The earliest railways were waggonways built for horse-drawn chauldrons to carry mineral traffic (stone, coal) generally to the nearest port or canal wharf. Railways allowed higher loads to be hauled on more-or-less level stretches, while static steam engines rope-hauled the waggons up inclines. Notable waggonway examples are Surrey Iron Railway and the Haytor Tramway.

In 1804 Richard Trevithick was the first to put the steam engine onto wheels and dispense with the horse. He worked at Pen-y-Darren near Merthyr Tydfil in Wales, while George Stephenson and Timothy Hackworth developed the idea in the NE coalfield.

Nineteenth Century Expansion
Stephenson's Rocket led the Rainhill Trials of 1829 which proved the viability of steam powered inter-city rail, for passengers as well as freight and minerals. A flood of development proposals followed ("Railway mania") and England was crisscrossed with railways and their associated earthworks, built with the muscle power of the navvies. Fortunes were made and lost - notably by the "Railway King", George Hudson. City station architecture competed with cathedrals while daring bridges, trestles and viaducts leapt across rivers and valleys.

Bradshaw published his first network passenger timetable in 1839. Freight movements became possible from one end of the country to the other, the Railway Clearing House setting common standards and sharing out revenue between the various companies.

Between 1839 and 1892 the 7' Broad Gauge of Isambard K. Brunel competed with, but ultimately lost out to, Stephenson's 4'8" for main lines. In remoter parts where connection to the national network was less significant, narrow gauges of 1'11" to 3' were adopted. Motive power was now universally the steam locomotive, built in Britain for home and abroad. Gradually safety measures improved with fixed lineside signals and continuous brakes on trains.

Victorian - Edwardian Heyday
Passenger comfort improved with corridor trains, on-board lavatories, dining cars and sleepers for longer journeys. Competition between railway companies led to races: London-Scotland in the shooting season and Plymouth-London connecting from transatlantic liners (the latter cumlminating in disaster at Salisbury in 1906). Other lines sought publicity with the magnificence of their liveries.
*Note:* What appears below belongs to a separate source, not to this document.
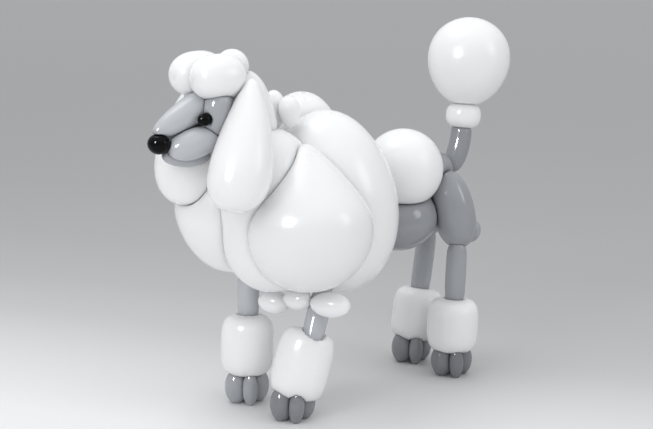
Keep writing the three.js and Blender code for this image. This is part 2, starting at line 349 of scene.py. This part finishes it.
tie_on("chest_right", "white_latex", (-0.022, -0.079, 0.1190), (0.013, -0.065, 0.1190), 0.0128, firm=4)
tie_on("chest_middle", "white_latex", (0.012, -0.070, 0.1275), (0.045, -0.060, 0.1275), 0.0118, firm=4)
tie_on("chest_left", "white_latex", (0.0450, -0.0600, 0.1255), (0.0890, -0.0430, 0.1275), 0.0137, firm=5)

# Rump
# A ball of white latex sits on the back behind the mane. Under it a fat bubble of grey latex, the
# loin, joins the mane to the hind legs, and a smaller one carries the tail.

tie_on("rump_ball", "white_latex", (0, 0.0710, 0.2432), (0, 0.1630, 0.2542), 0.0465, firm=2)
# The loin and the rump carry painted shade, for the shade under the ball and behind the mane.
tie_on("loin", "grey_latex", (0, 0.072, 0.178), (0, 0.164, 0.197), 0.0345, painted_shade=0.65)
tie_on("rump", "grey_latex", (0, 0.128, 0.241), (0, 0.191, 0.244), 0.024, painted_shade=0.65)

# Thighs and hocks
# Each thigh is a long bubble of grey latex that runs down and back from the rump, and each hock a
# small round one twisted off behind it, over the top of the hind leg.

hip_height = 0.244
# The thighs and the hocks carry painted shade, for the shade over the hind quarters.
tie_on("thigh_left", "grey_latex", (0.020, 0.166, hip_height), (0.036, 0.1785, 0.152), 0.0246, taper=0.08, square=2.2, painted_shade=0.6)
tie_on("thigh_right", "grey_latex", (-0.020, 0.166, hip_height), (-0.035, 0.194, 0.156), 0.0246, taper=0.08, square=2.2, painted_shade=0.6)
tie_on("hock_left", "grey_latex", (0.030, 0.182, 0.1725), (0.034, 0.2085, 0.1685), 0.015, painted_shade=0.5)
tie_on("hock_right", "grey_latex", (-0.030, 0.196, 0.176), (-0.034, 0.221, 0.172), 0.015, painted_shade=0.5)

# Tail
# A short length of grey balloon bends back and up from the rump. A bubble of white latex is
# twisted round its top as a collar, and a white ball, blown nearly round, is tied on above.

tube = 0.0122  # radius of a modelling balloon, fully blown up
tail_bow = (0, 0.007, -0.003)
# The tail's grey tube carries painted shade.
tie_on("tail_tube", "grey_latex", (0, 0.191, 0.238), (0, 0.212, 0.302), 1.05 * tube, square=4, bow=tail_bow,
       painted_shade=0.65)
tie_on("tail_collar", "white_latex", (0, 0.214, 0.2865), (0, 0.216, 0.3205), 0.021, square=2.45, firm=1.5)
tie_on("tail_pompom", "white_latex", (0, 0.2145, 0.3142), (0, 0.2295, 0.4192), 0.0488, taper=0.08)

# Legs
# Each leg is a length of grey balloon that comes down from the body into a puff, a fat drum of
# white latex tied round it. Under the puff four bubbles of grey latex, one of them narrow, are
# twisted into a ring, stand on the floor and make the paw.

toe = 0.013
paw = 0.0255  # radius of the ring of toes
toe_top = 0.0385
toe_flat = 0.0015  # how much of a toe's round end the floor flattens
paw_turn = 67  # degrees from the front to the narrow toe, the same way on all four paws
toes = (("middle", 0, 0.0087), ("inner", 80, toe), ("rear", 180, toe), ("outer", 280, toe))
# The last entry of each leg gives the painted shade of its tube, puff and toes: the hind legs, puffs and toes stand
# in the body's shade and are painted darkest, and the fore left toes are darker than the fore right.
legs = (
    {"name": "fore_left", "x": 0.040, "y": -0.084, "lean": 0.34, "tube": (0.076, 0.140),
     "puff": (0.021, 0.0945), "back": -0.0040, "girth": 0.0308, "aside": 0.017,
     "painted_shade": (0, 0, 0.85)},
    {"name": "fore_right", "x": -0.040, "y": -0.084, "lean": 0.03, "tube": (0.084, 0.150),
     "puff": (0.031, 0.099), "back": 0, "girth": 0.0295, "aside": -0.010,
     "painted_shade": (0, 0, 0.45)},
    {"name": "hind_left", "x": 0.036, "y": 0.164, "lean": 0.05, "tube": (0.079, 0.162),
     "puff": (0.0278, 0.0921), "back": -0.0010, "girth": 0.0302, "aside": 0,
     "painted_shade": (0.5, 0.8, 0.95)},
    {"name": "hind_right", "x": -0.036, "y": 0.166, "lean": 0.17, "tube": (0.072, 0.166),
     "puff": (0.0255, 0.090), "back": 0, "girth": 0.030, "aside": 0,
     "painted_shade": (0.4, 0.8, 0.8)},
)
for leg in legs:
    name = leg["name"]
    x, y, lean = leg["x"], leg["y"], leg["lean"]
    low, high = [(x, y + lean * z, z) for z in leg["tube"]]
    low = (low[0] + 0.76 * leg["aside"], low[1] - 0.65 * leg["aside"], low[2])
    tube_painted_shade, puff_painted_shade, toe_painted_shade = leg["painted_shade"]
    tie_on(f"leg_{name}", "grey_latex", low, high, tube, square=4, firm=3, painted_shade=tube_painted_shade)
    low, high = [(x, y + lean * z + leg["back"], z) for z in leg["puff"]]
    tie_on(f"puff_{name}", "white_latex", low, high, leg["girth"], square=4, painted_shade=puff_painted_shade)
    for toe_name, turn, radius in toes:
        angle = math.radians(paw_turn + turn)
        toe_x = x + (paw - radius) * math.sin(angle)
        toe_y = y - (paw - radius) * math.cos(angle)
        top = (toe_x, toe_y + 0.3 * lean * toe_top, toe_top)
        tie_on(f"toe_{name}_{toe_name}", "grey_latex", top, (toe_x, toe_y, -toe_flat), radius,
               firm=4, painted_shade=toe_painted_shade, crease=0.0012)

# Giving way
# With everything tied on, each balloon gives way to those that came after it, the softer one more.
# Nothing is glued: the twists and this pressure alone hold the poodle together.

for form in tied:
    form["mesh"].vertices.foreach_set("co", blow_up(form).ravel())
    form["mesh"].update()

# Floor
# A wide sheet of pale matt paper whose colour carries painted light falloff:
# painted white where it comes forward under the poodle and painted grey behind it.

paper = bpy.data.materials.new("paper")
paper.use_nodes = True
tree = paper.node_tree
place = tree.nodes.new("ShaderNodeTexCoord")
back = tree.nodes.new("ShaderNodeSeparateXYZ")
tree.links.new(place.outputs["Object"], back.inputs["Vector"])
# Painted shade: the ramp darkens the paper from front to back, standing in for the light falling off behind the
# poodle.
painted_falloff = tree.nodes.new("ShaderNodeValToRGB")
shades = ((-0.2, 0.76), (0.0, 0.63), (0.2, 0.49), (0.4, 0.42), (0.7, 0.385), (1.2, 0.375), (6.0, 0.385))
nearest, farthest = shades[0][0], shades[-1][0]
while len(painted_falloff.color_ramp.elements) < len(shades):
    painted_falloff.color_ramp.elements.new(1)
for stop, (behind, shade) in zip(painted_falloff.color_ramp.elements, shades):
    stop.position = (behind - nearest) / (farthest - nearest)
    stop.color = (shade, shade, shade * 1.01, 1)
behind = tree.nodes.new("ShaderNodeMapRange")
behind.inputs["From Min"].default_value = nearest
behind.inputs["From Max"].default_value = farthest
slant = tree.nodes.new("ShaderNodeMath")  # it shades sooner on the right
slant.operation = "MULTIPLY_ADD"
slant.inputs[1].default_value = 0.4
tree.links.new(back.outputs["X"], slant.inputs[0])
tree.links.new(back.outputs["Y"], slant.inputs[2])
tree.links.new(slant.outputs["Value"], behind.inputs["Value"])
tree.links.new(behind.outputs["Result"], painted_falloff.inputs["Fac"])
fibre = tree.nodes.new("ShaderNodeTexNoise")
fibre.inputs["Scale"].default_value = 300
tree.links.new(place.outputs["Object"], fibre.inputs["Vector"])
tooth = tree.nodes.new("ShaderNodeBump")
tooth.inputs["Strength"].default_value = 0.1
tooth.inputs["Distance"].default_value = 0.0002
tree.links.new(fibre.outputs["Fac"], tooth.inputs["Height"])
shader = tree.nodes["Principled BSDF"]
shader.inputs["Roughness"].default_value = 0.7
tree.links.new(painted_falloff.outputs["Color"], shader.inputs["Base Color"])
tree.links.new(tooth.outputs["Normal"], shader.inputs["Normal"])
floor_mesh = bpy.data.meshes.new("floor")
floor_radius = 40
rim = [2 * math.pi * k / 96 for k in range(96)]
floor_mesh.from_pydata([(floor_radius * math.cos(a), floor_radius * math.sin(a), 0) for a in rim], [],
                       [list(range(96))])
floor_mesh.materials.append(paper)
floor = bpy.data.objects.new("floor", floor_mesh)
# Turned round to the camera, so that the painted shade runs away from it.
floor.rotation_euler.z = math.radians(49.8)
bpy.context.scene.collection.objects.link(floor)

# Camera and lights
# The camera stands in front of the poodle's left side, a little above its back. A large soft box
# hangs overhead, a tall one stands at the front left, and a weaker one fills in from the right.

look_at = Vector((0, -middle_y, 0.2085))
distance_to_camera = 1.562
azimuth = math.radians(49.8)
elevation = math.radians(10.8)
towards = Vector((math.sin(azimuth) * math.cos(elevation), -math.cos(azimuth) * math.cos(elevation),
                  math.sin(elevation)))
camera = bpy.data.objects.new("camera", bpy.data.cameras.new("camera"))
camera.data.sensor_width = 36
camera.data.lens = 77.2
camera.location = look_at + distance_to_camera * towards
camera.rotation_euler = (-towards).to_track_quat("-Z", "Y").to_euler()
bpy.context.scene.collection.objects.link(camera)
bpy.context.scene.camera = camera


def soft_box(name, way, distance, width, height, watts):
    """A rectangular lamp that faces the poodle from the way given."""
    lamp = bpy.data.lights.new(name, "AREA")
    lamp.shape = "RECTANGLE"
    lamp.size = width
    lamp.size_y = height
    lamp.energy = watts
    box = bpy.data.objects.new(name, lamp)
    way = Vector(way).normalized()
    box.location = look_at + distance * way
    box.rotation_euler = (-way).to_track_quat("-Z", "Y").to_euler()
    bpy.context.scene.collection.objects.link(box)
    return box


soft_box("overhead", (-0.27, -0.15, 0.95), 1.6, 0.8, 0.8, 5.6)
soft_box("front_left", (0.23, -0.86, 0.46), 1.5, 0.40, 0.62, 2.7).visible_glossy = False
soft_box("front_left_glint", (0.23, -0.86, 0.46), 1.45, 0.24, 0.38, 28).visible_diffuse = False
soft_box("right", (0.77, 0.47, 0.42), 1.9, 0.5, 0.8, 3.8)
soft_box("low_front", (0.70, -0.71, 0.05), 1.9, 1.8, 0.5, 2.2).visible_glossy = False

# The room is dark but for its white ceiling.
world = bpy.data.worlds.new("studio")
world.use_nodes = True
tree = world.node_tree
way = tree.nodes.new("ShaderNodeTexCoord")
up = tree.nodes.new("ShaderNodeSeparateXYZ")
tree.links.new(way.outputs["Generated"], up.inputs["Vector"])
ceiling = tree.nodes.new("ShaderNodeMapRange")
ceiling.interpolation_type = "SMOOTHSTEP"
ceiling.inputs["From Min"].default_value = 0
ceiling.inputs["From Max"].default_value = 0.9
ceiling.inputs["To Min"].default_value = 0.5
ceiling.inputs["To Max"].default_value = 1.05
tree.links.new(up.outputs["Z"], ceiling.inputs["Value"])
tree.links.new(ceiling.outputs["Result"], tree.nodes["Background"].inputs["Strength"])
tree.nodes["Background"].inputs["Color"].default_value = (0.97, 0.985, 1, 1)
bpy.context.scene.world = world
bpy.context.scene.view_settings.view_transform = "Standard"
Not all was well. Network expansion came close to standstill as all the remunerative traffics had already been tapped, although the Light Railways Act of 1896 permitted lower costs for rural and local lines. In the cities, electric trams were competing strongly for short-distance and commuter traffic. Tube railways were developed in London and Glasgow. Additional halts were provided on suburban lines.

Inter-War Grouping
Following WW1 Britain's railway companies were amalgamated into the "Big Four" (GWR, LMS, LNER, SR). Although funds for investment were sparse, each developed bigger engines with more cylinders and more wheels to move heavier loads at faster speeds. Top-flight named expresses were timetabled, some with Pullman cars to attract the luxury market, and the publicity departments produced some notable posters and leaflets.
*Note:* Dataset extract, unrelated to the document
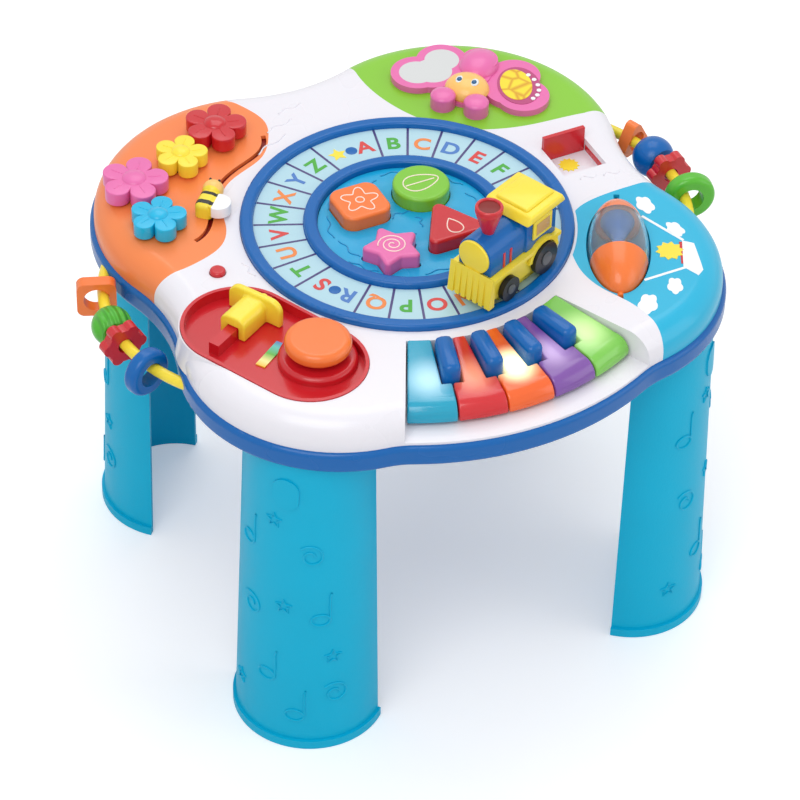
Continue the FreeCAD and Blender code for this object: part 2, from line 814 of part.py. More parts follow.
def leg():
    outer = leg_body(0, 0, leg_height)
    lip = prism(c_section(leg_foot_u, leg_foot_r + foot_lip, 0), 0, foot_lip_height)
    skin = leg_body(latch_proud, 0, leg_height)
    half = latch_width / 2
    z_mid = leg_height - latch_drop - latch_height / 2
    low = V(0, 0, z_mid - latch_height / 2 + half)
    high = V(0, 0, z_mid + latch_height / 2 - half)
    patch = Part.makeCylinder(half, 400, low, V(1, 0, 0))
    patch = patch.fuse(Part.makeCylinder(half, 400, high, V(1, 0, 0)))
    patch = patch.fuse(box(0, 400, -half, half, low.z, high.z))
    solid = outer.fuse(lip).fuse(skin.common(patch))
    inner = leg_body(-leg_wall, 0, leg_height)
    room = inner.fuse(box(0, leg_foot_u + 0.1, -400, 400, -1, leg_height + 1))
    inner_low = prism(c_section(leg_foot_u, leg_foot_r - leg_wall, 0), -1, 0.2)
    return solid.cut(room).cut(inner_low)


one_leg = leg()
tray = prism(outline(0), z_tray, z_rim)
tray = round_edges(tray, 4.0, lambda e: at_height(z_rim)(e) or at_height(z_tray)(e))
tray = tray.cut(prism(outline(rim_width), z_floor, z_rim + 1))
spigot_r = leg_top_r - leg_wall - fit
spigot = prism(c_section(leg_top_u, spigot_r, 0), z_tray - spigot_depth, z_tray + 0.5)
spigot = spigot.cut(prism(c_section(leg_top_u - 0.1, spigot_r - spigot_wall, 0),
                          z_tray - spigot_depth - 1, z_tray))
leg_sides = [("leg_back_right", 90 - leg_angle), ("leg_back_left", 90 + leg_angle),
             ("leg_front_left", 270 - leg_angle), ("leg_front_right", 270 + leg_angle)]
for name, a in leg_sides:
    shapes[name] = place(one_leg, 0, 0, 0, a)
    tray = tray.fuse(place(spigot, 0, 0, 0, a))

# Bead loops at the two sides


def loop_point(side, angle):
    p = turn(angle, loop_r)
    return V(side * (loop_x + p.x), loop_y + p.y, z_tray + rod_rise)


rods = None
for side in (-1, 1):
    start = loop_point(1, -loop_angle)
    circle = Part.Face(Part.Wire(Part.makeCircle(rod_r, start, turn(90 - loop_angle))))
    rod = circle.revolve(V(loop_x, loop_y, 0), V(0, 0, 1), 2 * loop_angle)
    if side < 0:
        rod = rod.mirror(V(0, 0, 0), V(1, 0, 0))
    rods = rod if rods is None else rods.fuse(rod)
shapes["bead_rods"] = rods
tray = tray.cut(rods)


def bead(kind, thick, r, hole):
    """A bead round an axis along X, its hole at the centre."""
    h = thick / 2
    if kind == "ball":
        edge = math.sqrt(r * r - h * h)
        pts = [V(-h, 0, edge), V(0, 0, r), V(h, 0, edge), V(h, 0, hole), V(-h, 0, hole)]
        edges = [arc_through(pts[0], pts[1], pts[2]), Part.makeLine(pts[2], pts[3]),
                 Part.makeLine(pts[3], pts[4]), Part.makeLine(pts[4], pts[0])]
        return Part.Face(Part.Wire(edges)).revolve(V(0, 0, 0), V(1, 0, 0), 360)
    elif kind == "ring":
        body = Part.makeCylinder(r, thick, V(-h, 0, 0), V(1, 0, 0))
        body = round_edges(body, h * 0.7, lambda e: e.BoundBox.XLength < 0.01)
    elif kind == "lobed":
        body = Part.makeCylinder(r * 0.8, thick, V(-h, 0, 0), V(1, 0, 0))
        for i in range(6):
            p = turn(60 * i, r * 0.72)
            body = body.fuse(Part.makeCylinder(r * 0.28, thick, V(-h, p.x, p.y), V(1, 0, 0)))
    elif kind == "square":
        body = box(-h, h, -r * 0.85, r * 0.85, -r * 0.85, r * 0.85)
        body = round_edges(body, r * 0.35, lambda e: e.BoundBox.XLength > 1)
    else:
        pts = [turn(a, r * 1.25) for a in (90, 210, 330)]
        pts = [V(-h, p.x, p.y) for p in pts]
        body = Part.Face(Part.makePolygon(pts + [pts[0]])).extrude(V(thick, 0, 0))
        body = round_edges(body, r * 0.3, lambda e: e.BoundBox.XLength > 1)
    return body.cut(Part.makeCylinder(hole, thick + 2, V(-h - 1, 0, 0), V(1, 0, 0)))


beads = [("bead_left_1", -1, 20.6, "square", 9.0, 16.0, 9.0, 4.5),
         ("bead_left_2", -1, 4.8, "ball", 20.0, 14.0, 5.4, 0.0),
         ("bead_left_3", -1, -4.4, "lobed", 8.0, 16.0, 5.4, 0.0),
         ("bead_left_4", -1, -20.0, "ring", 11.0, 17.0, 9.0, 4.5),
         ("bead_right_1", 1, 20.5, "triangle", 9.0, 15.0, 7.5, 3.0),
         ("bead_right_2", 1, 8.7, "ball", 20.0, 15.0, 5.4, 0.0),
         ("bead_right_3", 1, -1.0, "lobed", 8.0, 16.0, 5.4, 0.0),
         ("bead_right_4", 1, -14.5, "ring", 12.0, 18.0, 9.0, 4.5)]
for name, side, angle, kind, thick, r, hole, out in beads:
    b = bead(kind, thick, r, hole)
    drop = math.sqrt((hole - rod_r - fit) ** 2 - out ** 2) if hole - rod_r - fit > out else 0
    b.rotate(V(0, 0, 0), V(0, 0, 1), angle + 90)
    p = loop_point(1, angle) + turn(angle, out)
    b.translate(V(p.x, p.y, p.z - drop))
    if side < 0:
        b = b.mirror(V(0, 0, 0), V(1, 0, 0))
    shapes[name] = b

# Battery compartment, its door, circuit board and speaker in the tray
half_l = door_length / 2
half_w = door_width / 2
wall_box = box(door_x - half_l - box_wall, door_x + half_l + box_wall, -half_w - box_wall,
               half_w + box_wall, z_floor - 0.5, z_floor + box_height)
inner_room = box(door_x - half_l + 4, door_x + half_l - 4, -half_w + 4, half_w - 4,
                 z_tray - 1, z_floor + box_height - box_wall)
tray = tray.fuse(wall_box).cut(inner_room)
tray = tray.cut(box(door_x - half_l - fit, door_x + half_l + fit, -half_w - fit, half_w + fit,
                    z_tray - 1, z_tray + door_thick))
shapes["battery_door"] = box(door_x - half_l, door_x + half_l, -half_w, half_w,
                             z_tray, z_tray + door_thick)
board_z = z_floor + box_height
shapes["circuit_board"] = box(board_x - board_length / 2, board_x + board_length / 2,
                              -board_depth / 2, board_depth / 2, board_z, board_z + board_sheet)
shapes["speaker"] = cyl(speaker_x, speaker_y, z_floor, z_floor + speaker_height, speaker_r)
for i in range(7):
    p = turn(60 * i, 10) if i < 6 else V(0, 0, 0)
    tray = tray.cut(cyl(speaker_x + p.x, speaker_y + p.y, z_tray - 1, z_floor + 0.01, 2.5))
screws = []
for x, y in screw_spots:
    tray = tray.cut(cyl(x, y, z_tray - 1, z_tray + screw_head, screw_head_r + fit))
    tray = tray.cut(cyl(x, y, z_tray - 1, z_floor + 1, screw_shaft_r + 0.05))
    screw = cyl(x, y, z_tray, z_tray + screw_head, screw_head_r)
    screws.append(screw.fuse(cyl(x, y, z_tray + 1, z_tray + screw_length, screw_shaft_r)))
shapes["housing_screws"] = Part.makeCompound(screws)
shapes["base_tray"] = tray

# Train astride the letter band; built along +X, facing forward


def at_train(shape):
    p = turn(train_angle, train_r)
    return place(shape, p.x, p.y, z_top, train_angle - 90)


def cross_bar(x, z, r, y0, y1):
    return Part.makeCylinder(r, y1 - y0, V(x, y0, z), V(0, 1, 0))


ground = rail_height + fit
rear_z = ground + rear_wheel_r
front_z = ground + front_wheel_r
half_board = board_width / 2
inside = wheel_face - wheel_thick - slide_gap
board_top = board_height + board_thick
board = box(board_back, board_front, -half_board, half_board, board_height, board_top)
wheel_room = cross_bar(rear_axle, rear_z, rear_wheel_r + 1, -40, 40)
fender = cross_bar(rear_axle, rear_z, rear_wheel_r + 1 + fender_thick, -half_board, half_board)
fender = fender.cut(box(-80, 80, -40, 40, -5, rear_z + 2))
block = box(board_back, board_front, -inside, inside, front_z - 4, board_height + 0.5)
chassis = board.fuse(fender).cut(wheel_room)
chassis = chassis.fuse(block)
shoe_top = front_z - 3
shoe = box(-24, 24, -shoe_half_width, shoe_half_width, fit, shoe_top)
chassis = chassis.fuse(shoe)
catcher = side_view([(board_front - 0.5, board_top), (board_front - 0.5, ground + 2),
                     (board_front + catcher_length, ground + 2),
                     (board_front + 2, board_top + 2)], -half_board, half_board)
for i in range(6):
    y = -half_board + 4.6 + i * 5.0
    cut = side_view([(board_front + catcher_length + 2, ground),
                     (board_front + 5, board_top + 4),
                     (board_front + 2, board_top + 4),
                     (board_front + catcher_length - 1.5, ground)], y, y + 1.8)
    catcher = catcher.cut(cut)
chassis = chassis.fuse(catcher)
for x, z in ((rear_axle, rear_z), (front_axle, front_z)):
    chassis = chassis.cut(cross_bar(x, z, axle_r + axle_gap, -40, 40))
boiler_base = board_top
half_boiler = boiler_width / 2
boiler = box(cab_front - 1, boiler_front, -half_boiler, half_boiler, boiler_base,
             boiler_base + boiler_height - half_boiler)
barrel_z = boiler_base + boiler_height - half_boiler
barrel = Part.makeCylinder(half_boiler, boiler_front - cab_front + 1,
                           V(cab_front - 1, 0, barrel_z), V(1, 0, 0))
barrel = barrel.common(box(-80, 80, -40, 40, boiler_base, 90))
cab = box(cab_back, cab_front, -cab_width / 2, cab_width / 2, boiler_base,
          boiler_base + cab_height)
boiler = boiler.fuse(barrel).fuse(cab)
fender_room = cross_bar(rear_axle, rear_z, rear_wheel_r + 1 + fender_thick, -half_board,
                        half_board)
boiler = boiler.cut(fender_room)
shapes["train_body"] = at_train(boiler)
shapes["train_chassis"] = at_train(chassis)
roof_z = boiler_base + cab_height
roof_mid = (cab_back + cab_front) / 2
lean = roof_lean
half_roof = roof_length / 2
roof = side_view([(roof_mid - half_roof, roof_z), (roof_mid + half_roof, roof_z),
                  (roof_mid + half_roof - lean, roof_z + roof_thick),
                  (roof_mid - half_roof + lean, roof_z + roof_thick)],
                 -roof_width / 2, roof_width / 2)
shapes["train_roof"] = at_train(roof)
barrel_top = barrel_z + half_boiler
funnel = Part.makeCone(chimney_base_r, chimney_top_r, chimney_height - 3,
                       V(chimney_x, 0, barrel_top - 1.0), V(0, 0, 1))
funnel = funnel.fuse(Part.makeCylinder(chimney_top_r, 3,
                                       V(chimney_x, 0, barrel_top + chimney_height - 4)))
body_cut = boiler.common(funnel)
shapes["train_chimney"] = at_train(funnel.cut(body_cut))


def wheel_set(x, z, r):
    out = cross_bar(x, z, axle_r, -wheel_face, wheel_face)
    for y in (-wheel_face, wheel_face - wheel_thick):
        out = out.fuse(cross_bar(x, z, r, y, y + wheel_thick))
    return out


shapes["train_rear_wheels"] = at_train(wheel_set(rear_axle, rear_z, rear_wheel_r))
shapes["train_front_wheels"] = at_train(wheel_set(front_axle, front_z, front_wheel_r))

# Everything is put out about the middle of its footprint
whole = Part.makeCompound(list(shapes.values()))
limits = whole.optimalBoundingBox(False, False)
shift = V(-(limits.XMin + limits.XMax) / 2, -(limits.YMin + limits.YMax) / 2, 0)
print("shift", shift, "size", limits.XLength, limits.YLength, limits.ZLength)
for name in sorted(shapes):
    shape = shapes[name]
    if not shape.isValid() or not shape.Solids:
        print("check", name, shape.isValid(), len(shape.Solids))
    shape.translate(shift)
    if len(shape.Solids) == 1:
        shape = shape.Solids[0]
    shape.exportStep("parts/%s.step" % name)
    print(name, len(shape.Solids), round(shape.Volume / 1000, 2))
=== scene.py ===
# %% [markdown]
# # A musical activity table
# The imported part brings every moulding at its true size. This lesson dresses it: plastics with
# their own gloss and grain, printed letters, small inlays and raised ornament, then light and
# camera.

# %% Load the frame
import bpy
import math
from mathutils import Matrix, Vector


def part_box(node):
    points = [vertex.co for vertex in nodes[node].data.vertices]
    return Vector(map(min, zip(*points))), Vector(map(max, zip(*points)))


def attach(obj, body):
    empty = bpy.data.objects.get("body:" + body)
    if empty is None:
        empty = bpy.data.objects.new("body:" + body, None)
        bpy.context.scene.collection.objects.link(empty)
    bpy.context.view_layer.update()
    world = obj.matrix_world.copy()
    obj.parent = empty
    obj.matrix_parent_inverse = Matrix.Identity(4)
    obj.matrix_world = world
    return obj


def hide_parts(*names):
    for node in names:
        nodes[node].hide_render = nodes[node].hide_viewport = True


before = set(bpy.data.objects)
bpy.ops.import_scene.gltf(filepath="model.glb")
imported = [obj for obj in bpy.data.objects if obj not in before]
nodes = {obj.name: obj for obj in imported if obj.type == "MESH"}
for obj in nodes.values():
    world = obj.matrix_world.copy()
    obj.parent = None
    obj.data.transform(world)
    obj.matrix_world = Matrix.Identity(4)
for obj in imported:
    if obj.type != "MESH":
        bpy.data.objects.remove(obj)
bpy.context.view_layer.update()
bpy.ops.object.select_all(action="DESELECT")
centre = (Vector(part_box("track_ring")[0]) + Vector(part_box("track_ring")[1])) / 2
print("nodes", len(nodes), "track centre", centre[:])

# %% [markdown]
# All sizes below are read in millimetres from the middle of the letter track, because the table is
# laid out round it. One helper turns them into the frame's metres.

# %% Places in millimetres
TRACK_R = 88      # middle of the letter band
PRINT_Z = 297.16  # level of flat print on the band, under the train
CELLS = 27        # places round the band: 26 letters and a star
FLY_X, FLY_Y, FLY_ANGLE = 114, 123, 45.6
BEE_X, BEE_Y, BEE_ANGLE = -119, 70, 47
DISH_X, DISH_Y = -149.5, -50
FIRST_LEG = 42.5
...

Commuting was encouraged hand-in-hand with property development of city suburbs. Electrification offered more frequent and faster services with fewer trains and staff. Some routes were transferred from the main line companies to London Underground to eliminate changing trains.

British Rail(ways)
WW2 led to labour and material shortages, and the railways were brought under state ownership. Ease of maintenance became paramount. BR controversially developed a new generation of steam locomotives but they were rapidly made obsolete by diesel and electric traction. Colour-light signals with electronic interlocking allowed abolition of old manual signal boxes, while continuously welded rail eliminated the familiar "clickety-clack" and reduced wear.

Dr. Beeching took the flak for identifying the need for a radical reshaping of Britain's railways but in truth change was already under way. Diesel multiple units introduced "conductor-guard" operation with on-board fare collection but many minor lines were closed, leaving trackbeds to be explored on foot or cycle.

To compete with airlines BR developed an experimental tilting trainset but it was the diesel-powered HST that changed the face of intercity passenger travel for a generation. "Merry-go-round" bulk mineral trains returned freight haulage to its roots. Freightliner container services to and from deep-sea shipping ports provided the longest and some of the heaviest trainloads.

Privatisation - and Preservation
In the 1990s track and trains were sold and operations franchised to private companies. After more than a century of dreams Eurostar and le Shuttle linked Britain's railways to continental Europe. In the cities the distinction between train and tram was blurred with supertrams running on reserved tracks beside roads in Sheffield and Manchester, and light rail in Tyneside and London's Docklands. The latter, along with some London tube lines, uses sophisticated communications to dispense with the need for a driver on each train.

Heritage preservation originated in Wales as commercial traffic ceased on the Talyllyn and Ffestiniog narrow gauge lines and operations were taken over by enthusiasts. The Bluebell line pioneered volunteer operation of standard gauge tourist lines. It is now quite common to find trains and other artefacts that have been in the hands of preservationists for longer than they saw active service, still operating as a reminder of how rail transport changed the face of Britain.